Extracted information:
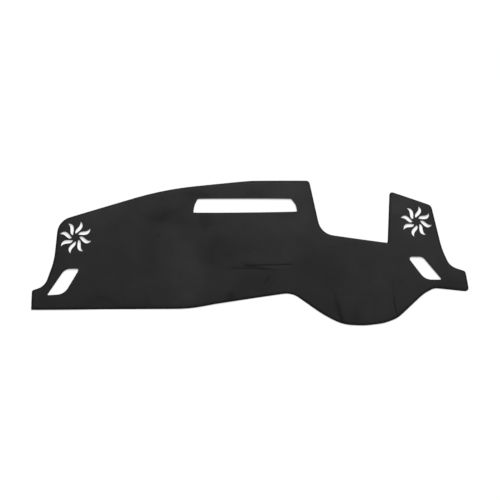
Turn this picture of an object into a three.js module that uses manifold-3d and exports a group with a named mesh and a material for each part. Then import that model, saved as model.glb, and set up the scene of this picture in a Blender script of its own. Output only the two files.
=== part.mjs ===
// Dashboard cover mat of a right-hand-drive car, lying flat with its brushed face up.
//
// The mat is one laminated sheet of brushed fabric on foam, cut to the plan of the dashboard.
// Its outer edge is overlocked: the sewing thins the sheet there and rounds its rim.
// The openings are cut clean and left unsewn: a slot over the defroster outlet, a slanted opening
// over each side vent, and a pinwheel of flame-shaped cuts over each corner speaker.
// Sewn darts shape the sheet to the dashboard and show as creases in its face.
//
// Millimetres. +X runs from the passenger's end to the driver's, +Y towards the windscreen and +Z
// up. The origin is the middle of the footprint, on the surface that the mat lies on.

import * as THREE from "three";
import { mergeVertices } from "three/addons/utils/BufferGeometryUtils.js";
import Module from "manifold-3d";

const wasm = await Module();
wasm.setup();

// Sheet and overlocked edge

const sheetThickness = 4;
const edge = {
  band: 10, // the face starts to fall here, before the sewing
  crest: [4.5, 1], // it steepens this far in, and this far below the face
  thickness: 1.6, // of the rim, where the sewing thins it most
  roll: 1, // how far in the rounded rim reaches
  rollSteps: 2, // facets in each half of the rim's section
};

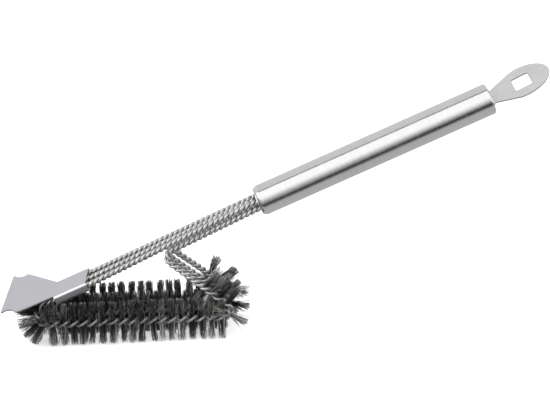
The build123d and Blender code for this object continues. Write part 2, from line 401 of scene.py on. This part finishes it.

The request:
Reproduce the listing in full. Keep it exactly as written.

Result below:
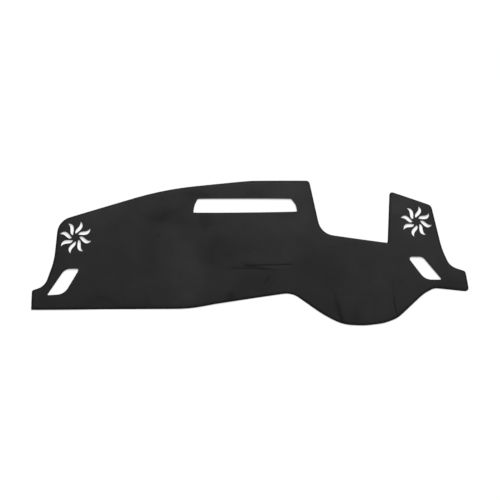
Turn this picture of an object into a three.js module that uses manifold-3d and exports a group with a named mesh and a material for each part. Then import that model, saved as model.glb, and set up the scene of this picture in a Blender script of its own. Output only the two files.
=== part.mjs ===
// Dashboard cover mat of a right-hand-drive car, lying flat with its brushed face up.
//
// The mat is one laminated sheet of brushed fabric on foam, cut to the plan of the dashboard.
// Its outer edge is overlocked: the sewing thins the sheet there and rounds its rim.
// The openings are cut clean and left unsewn: a slot over the defroster outlet, a slanted opening
// over each side vent, and a pinwheel of flame-shaped cuts over each corner speaker.
// Sewn darts shape the sheet to the dashboard and show as creases in its face.
//
// Millimetres. +X runs from the passenger's end to the driver's, +Y towards the windscreen and +Z
// up. The origin is the middle of the footprint, on the surface that the mat lies on.

import * as THREE from "three";
import { mergeVertices } from "three/addons/utils/BufferGeometryUtils.js";
import Module from "manifold-3d";

const wasm = await Module();
wasm.setup();

// Sheet and overlocked edge

const sheetThickness = 4;
const edge = {
  band: 10, // the face starts to fall here, before the sewing
  crest: [4.5, 1], // it steepens this far in, and this far below the face
  thickness: 1.6, // of the rim, where the sewing thins it most
  roll: 1, // how far in the rounded rim reaches
  rollSteps: 2, // facets in each half of the rim's section
};

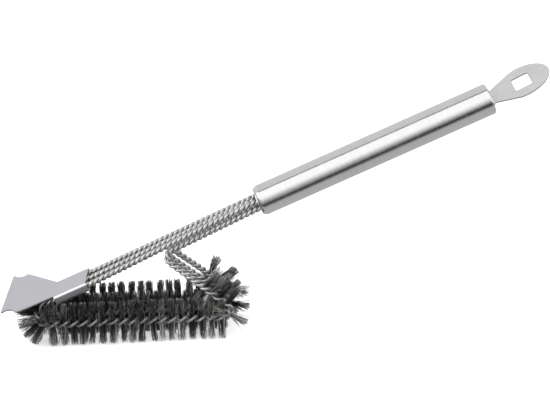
The build123d and Blender code for this object continues. Write part 2, from line 401 of scene.py on. This part finishes it.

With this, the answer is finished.